Taiwan's National Identity in the Context of the Relations with the Mainland China (Second Part of XX - beg. of XXI Century)

Student: Kuchma Nadezhda

Supervisor: Mikhail Karpov

Faculty: Faculty of World Economy and International Affairs

Educational Programme: Socioeconomic and Political Development of Modern Asia (Master)

Year of Graduation: 2018

The modern era is characterized by intensive contacts of various groups of people and their inclusion in the processes of globalization. This inevitable and generally process generates a huge number of problems and conflicts, which are perceived by many national communities as a threat to their political sovereignty, economic security, and cultural identity. In this context, questions concerning national identity arise.

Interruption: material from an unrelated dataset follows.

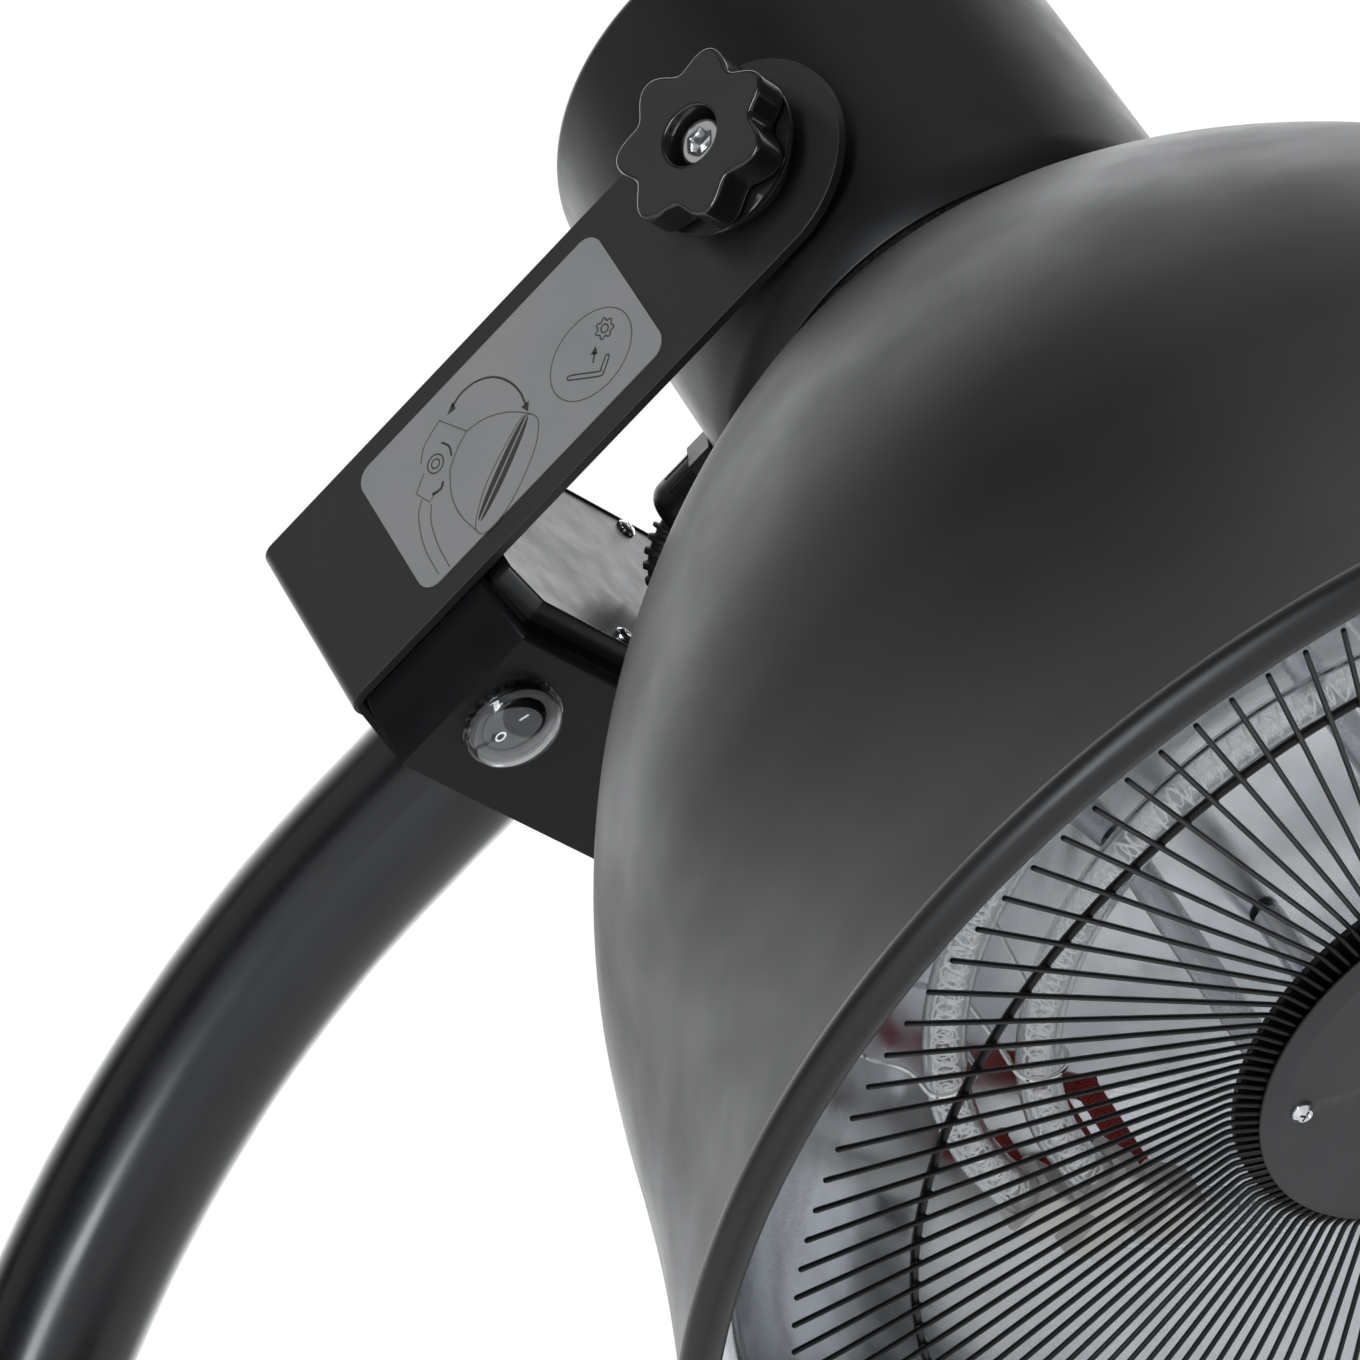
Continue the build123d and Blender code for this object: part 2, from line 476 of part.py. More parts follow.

National identity can be seen as a mechanism for identifying an individual with a social community less global and abstract than civilization or humanity as a whole, but existing at a higher level of integration than a class, clan, or family. Positive national identity can be considered as a mediator, a condition for the flexible combination of global identity and “innate” identities without harm to the individual. A crisis or unformed national identity makes integration in the global community very difficult, and the very process discourages people from responding to the challenges of our time inefficiently. In this study, there will be observed a “history experiment”, when on the basis of the same ethnic community two states are formed in the situation of more than half a century are in political, economic and cultural isolation from each other. The present situation makes it possible to trace how under the given conditions national self-consciousness is formed in a significant social community. The paper the coverage of the little-studied problem of the national identity of the Taiwanese people, but also has a general theoretical significance for the whole cultural issue of identity.